4. Ensure that our universities continue to produce a high number of relevant degrees. Employers considering investing in Utah want to know how many universities and colleges in our state produce relevant degrees and how many students receive those degrees. We hope that leading Utah universities will find ways to maintain accreditations for key programs without compromising their mission and beliefs.
5. Invest heavily in K-12 computer literacy. Local investment in K-12 computer science programs will create a more attractive labor base for employers to locate here. Leading employers often ask what the K-12 learning environment is like before hiring a talent pool in a market.
6. Encourage clean air. Wildfire smoke invaded our Wasatch area last summer and is a growing problem. Low water levels in the Great Salt Lake can expose the lake bed and cause dust to fill the air we breathe. Ozone levels are of concern. Nearly 50% of all the pollution in the valley comes from our cars. We should encourage electric car charging networks and support Utah cities that want to achieve net zero emissions.
These are efforts that our Utah delegation can and should play a leading role in addressing. Rocky Mountain Power, with the support of Representative Blake Moore, has secured federal funding to create connected communities in Utah through smart, energy-efficient buildings.
7. Invest in the arts. Millennials take advantage of cultural amenities and are less inclined to live in the suburbs. Theaters, museums, concerts and entertainment will attract more millennials to live and stay here. Highly skilled workers like to live close to each other. Employers recognize this, and cities that invest heavily in arts and entertainment hold a clear advantage.
8. Support non-traditional trade schools. Tech schools should be a valued career path for many young people seeking job security. There is a national shortage of approximately 80,000 diesel technicians and truck drivers. Labor shortages crippled supply chain efficiency.
We need more programs like the Utah Diesel Tech Pathways program created in 2017 by the Governor’s Office of Economic Development. This program facilitates relationships between students and employers in the field of diesel mechanics. Promoting apprenticeship programs for high school graduates among high-demand trades should continue to be a priority under current and future state leadership.
9. Guarantee affordable housing. Utah’s housing growth and demand has far exceeded available supply, driving up prices and stymieing many homebuyer hopes. Housing supply constraints limit upward economic mobility and can have a negative impact on well-being.
Utah’s incomes are not keeping pace with rising housing prices.
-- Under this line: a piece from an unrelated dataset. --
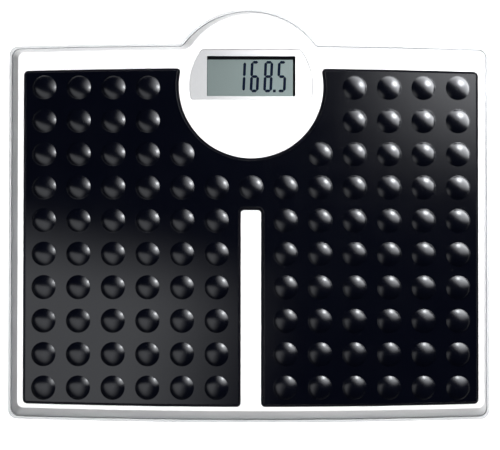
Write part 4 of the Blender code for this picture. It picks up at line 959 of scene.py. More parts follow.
def stand_in(
    node: str, finishes: Sequence[Finish], form: Draft, body: str = "case", **details: object
) -> bpy.types.Object:
    """Makes the piece that replaces a CAD node.

    Args:
        node: The node's name.
        finishes: Its finishes, in the order of its material slots.
        form: Its main form.
        body: The CAD body that it rides on.
        **details: What else it gains or loses, as shape takes it.

    Returns:
        The piece.
    """
    piece = present(shape(f"{node}_dressed", form, **details), body, *finishes)
    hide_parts(node)
    return piece


def paint(obj: bpy.types.Object, number: int, low: Place, high: Place) -> None:
    """Gives the faces whose middle lies in a box another of the object's finishes.

    Args:
        obj: The object.
        number: The finish's slot.
        low: The box's lowest corner.
        high: Its highest corner.
    """
    for face in obj.data.polygons:
        if all(a <= c <= b for a, c, b in zip(low, face.center, high)):
            face.material_index = number


# Mat


@dataclass
class GripMat:
    """The black rubber mat: a matt border flush with the rim, a raised glossy plate and low domes."""

    side_margin: float = 0.0185
    front_margin: float = 0.0171
    rear_margin: float = 0.0298
    corner_radius: float = 0.0038
    thickness: float = 0.0027
    recess: float = 0.0010
    border: float = 0.0014
    step: float = 0.0007
    edge: float = 0.0004
    disc_radius: float = 0.0632
    disc_corner: float = 0.0030
    slot_width: float = 0.018
    slot_end_y: float = 0.002
    slot_corner: float = 0.0032
    slot_mouth: float = 0.0034
    disc_steps: int = 60
    dome_radius: float = 0.0105
    dome_height: float = 0.0045
    dome_foot: float = 0.0003
    dome_pitch: Point = (0.030, 0.029)
    dome_margin: Point = (0.0160, 0.0143)
    dome_rear_margin: float = 0.0173
    dome_clearance: float = 0.003
    dome_root: float = 0.0008
    dome_sink: float = 0.0000075
    dome_sides: int = 36
    dome_steps: int = 7
    foot_steps: int = 3
    edge_steps: int = 4

    @property
    def bottom(self) -> float:
        """The height of its underside."""
        return PLAN.rim_height - self.recess + FIT_GAP

    @property
    def top(self) -> float:
        """The height of the plate between the domes."""
        return self.bottom + self.thickness

    @property
    def half_width(self) -> float:
        """Half its width."""
        return PLAN.half_width - self.side_margin

    @property
    def rear_y(self) -> float:
        """Its rear edge at the middle."""
        return PLAN.rear_y - self.rear_margin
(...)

A 2018 research paper from the Kem C. Gardner Policy Institute argued that while there is little government can do to address rising labor and material costs, local governments can support affordable housing through inclusive zoning ordinances, affordable housing fee reductions, and new public/private financing models.
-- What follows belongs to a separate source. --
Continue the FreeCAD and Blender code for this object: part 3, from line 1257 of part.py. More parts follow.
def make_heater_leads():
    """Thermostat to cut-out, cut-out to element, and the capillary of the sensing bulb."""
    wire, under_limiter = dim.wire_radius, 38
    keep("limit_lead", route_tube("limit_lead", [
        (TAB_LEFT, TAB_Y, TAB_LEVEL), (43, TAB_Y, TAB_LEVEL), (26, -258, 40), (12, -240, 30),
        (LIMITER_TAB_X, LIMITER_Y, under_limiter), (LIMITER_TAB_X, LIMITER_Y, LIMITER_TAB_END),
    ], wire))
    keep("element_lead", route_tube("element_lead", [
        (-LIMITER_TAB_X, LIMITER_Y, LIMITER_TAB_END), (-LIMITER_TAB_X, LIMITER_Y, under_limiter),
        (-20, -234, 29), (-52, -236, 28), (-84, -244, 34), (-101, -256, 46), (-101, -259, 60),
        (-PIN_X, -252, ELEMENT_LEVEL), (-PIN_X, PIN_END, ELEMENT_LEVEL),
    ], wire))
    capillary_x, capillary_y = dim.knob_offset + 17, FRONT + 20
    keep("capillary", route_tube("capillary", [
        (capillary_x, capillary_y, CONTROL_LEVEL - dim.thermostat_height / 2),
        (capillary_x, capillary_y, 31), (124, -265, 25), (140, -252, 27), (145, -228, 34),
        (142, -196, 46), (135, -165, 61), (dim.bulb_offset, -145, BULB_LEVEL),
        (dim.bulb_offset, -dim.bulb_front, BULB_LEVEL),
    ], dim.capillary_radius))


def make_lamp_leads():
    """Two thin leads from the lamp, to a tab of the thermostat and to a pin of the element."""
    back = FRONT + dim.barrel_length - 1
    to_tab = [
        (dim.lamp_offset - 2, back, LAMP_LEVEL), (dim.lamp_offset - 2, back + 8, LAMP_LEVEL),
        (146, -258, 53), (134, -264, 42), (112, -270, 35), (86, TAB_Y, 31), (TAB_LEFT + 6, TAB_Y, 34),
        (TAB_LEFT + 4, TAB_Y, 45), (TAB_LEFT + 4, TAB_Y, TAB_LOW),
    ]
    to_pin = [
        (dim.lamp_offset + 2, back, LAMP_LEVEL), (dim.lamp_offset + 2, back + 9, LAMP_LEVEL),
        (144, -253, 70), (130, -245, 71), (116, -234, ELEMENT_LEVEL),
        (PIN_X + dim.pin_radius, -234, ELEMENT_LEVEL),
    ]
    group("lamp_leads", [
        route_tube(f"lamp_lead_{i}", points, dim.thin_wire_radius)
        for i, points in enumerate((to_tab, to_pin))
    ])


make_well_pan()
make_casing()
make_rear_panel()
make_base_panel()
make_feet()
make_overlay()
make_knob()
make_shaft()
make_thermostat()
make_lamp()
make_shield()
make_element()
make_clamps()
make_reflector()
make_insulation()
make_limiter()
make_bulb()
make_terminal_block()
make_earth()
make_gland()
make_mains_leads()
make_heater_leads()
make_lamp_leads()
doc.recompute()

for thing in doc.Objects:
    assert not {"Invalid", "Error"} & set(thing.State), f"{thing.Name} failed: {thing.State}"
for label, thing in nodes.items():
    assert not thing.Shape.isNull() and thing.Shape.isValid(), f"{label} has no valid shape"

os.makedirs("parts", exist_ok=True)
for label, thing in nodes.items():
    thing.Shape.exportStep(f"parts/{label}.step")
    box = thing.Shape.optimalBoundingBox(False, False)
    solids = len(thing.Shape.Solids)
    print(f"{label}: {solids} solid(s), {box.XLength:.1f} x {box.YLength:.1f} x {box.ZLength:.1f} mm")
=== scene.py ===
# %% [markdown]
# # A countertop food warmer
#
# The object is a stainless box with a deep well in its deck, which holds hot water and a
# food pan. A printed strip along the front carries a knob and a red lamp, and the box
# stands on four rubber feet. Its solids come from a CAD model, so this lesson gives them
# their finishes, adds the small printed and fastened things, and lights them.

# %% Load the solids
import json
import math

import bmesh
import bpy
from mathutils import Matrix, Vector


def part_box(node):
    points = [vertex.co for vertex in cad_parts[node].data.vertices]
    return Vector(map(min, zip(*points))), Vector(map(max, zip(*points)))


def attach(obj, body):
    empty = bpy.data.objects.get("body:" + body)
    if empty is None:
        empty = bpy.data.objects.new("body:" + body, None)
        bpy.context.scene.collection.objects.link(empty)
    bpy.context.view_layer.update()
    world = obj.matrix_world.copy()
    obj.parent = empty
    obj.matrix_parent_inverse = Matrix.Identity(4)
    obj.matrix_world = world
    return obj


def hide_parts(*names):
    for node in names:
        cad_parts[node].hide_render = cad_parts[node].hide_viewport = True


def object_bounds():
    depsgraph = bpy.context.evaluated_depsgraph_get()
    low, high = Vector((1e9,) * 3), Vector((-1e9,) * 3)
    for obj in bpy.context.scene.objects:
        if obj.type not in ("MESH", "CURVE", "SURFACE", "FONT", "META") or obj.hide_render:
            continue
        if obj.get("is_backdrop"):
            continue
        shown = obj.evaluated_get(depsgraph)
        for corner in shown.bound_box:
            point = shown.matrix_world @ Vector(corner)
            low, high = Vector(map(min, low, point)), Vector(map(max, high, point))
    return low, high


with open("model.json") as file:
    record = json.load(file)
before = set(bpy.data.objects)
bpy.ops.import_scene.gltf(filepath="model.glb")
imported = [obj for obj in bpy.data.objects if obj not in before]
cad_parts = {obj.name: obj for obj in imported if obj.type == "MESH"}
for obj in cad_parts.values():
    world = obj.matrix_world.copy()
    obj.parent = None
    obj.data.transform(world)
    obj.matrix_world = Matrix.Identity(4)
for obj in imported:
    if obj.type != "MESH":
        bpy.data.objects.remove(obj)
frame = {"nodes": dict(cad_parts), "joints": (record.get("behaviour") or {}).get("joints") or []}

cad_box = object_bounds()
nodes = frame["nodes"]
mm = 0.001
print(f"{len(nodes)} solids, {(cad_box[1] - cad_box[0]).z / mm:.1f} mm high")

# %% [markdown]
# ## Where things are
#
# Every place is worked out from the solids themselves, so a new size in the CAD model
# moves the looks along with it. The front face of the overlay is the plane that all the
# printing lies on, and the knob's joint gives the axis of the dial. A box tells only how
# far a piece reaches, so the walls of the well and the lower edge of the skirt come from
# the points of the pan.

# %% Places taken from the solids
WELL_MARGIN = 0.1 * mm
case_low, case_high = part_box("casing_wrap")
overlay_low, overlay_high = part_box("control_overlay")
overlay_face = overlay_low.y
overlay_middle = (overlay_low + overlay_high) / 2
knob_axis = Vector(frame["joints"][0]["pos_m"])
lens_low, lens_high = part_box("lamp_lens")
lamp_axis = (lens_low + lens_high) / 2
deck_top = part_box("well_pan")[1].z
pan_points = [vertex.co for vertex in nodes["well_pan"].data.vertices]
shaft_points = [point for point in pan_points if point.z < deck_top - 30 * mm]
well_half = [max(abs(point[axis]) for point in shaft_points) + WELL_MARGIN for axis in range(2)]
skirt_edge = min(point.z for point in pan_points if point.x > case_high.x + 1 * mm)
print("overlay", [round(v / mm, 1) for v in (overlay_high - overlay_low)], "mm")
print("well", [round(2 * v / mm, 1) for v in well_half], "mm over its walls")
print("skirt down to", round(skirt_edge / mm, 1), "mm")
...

10. Embrace diversity. Utah should be a welcoming state for people of all backgrounds and races. The more racially, ethnically, and religiously diverse Utah becomes, the more comfortable other people and businesses will be settling here. A diverse labor supply in Utah attracts more employers, and more employers will bring greater diversity to the labor supply.
Diversity will also stimulate more worship, shopping and lifestyle options for minority populations. Sustainable growth will come from warmly welcoming immigrants, refugees and other minorities into our population.
We believe that by effectively implementing these suggested suggestions, Utah can serve as a national force for creative drive and entrepreneurship. This pathway will fuel local job creation and quality of life. Utah deserves nothing less than a financially sound, socially attractive, and sustainable plan from its elected leaders for the next decade.
Henry Eyring teaches at Utah State University and the London School of Economics. Douglas Hervey is a partner at Cicero Group and leads its healthcare and private equity practice.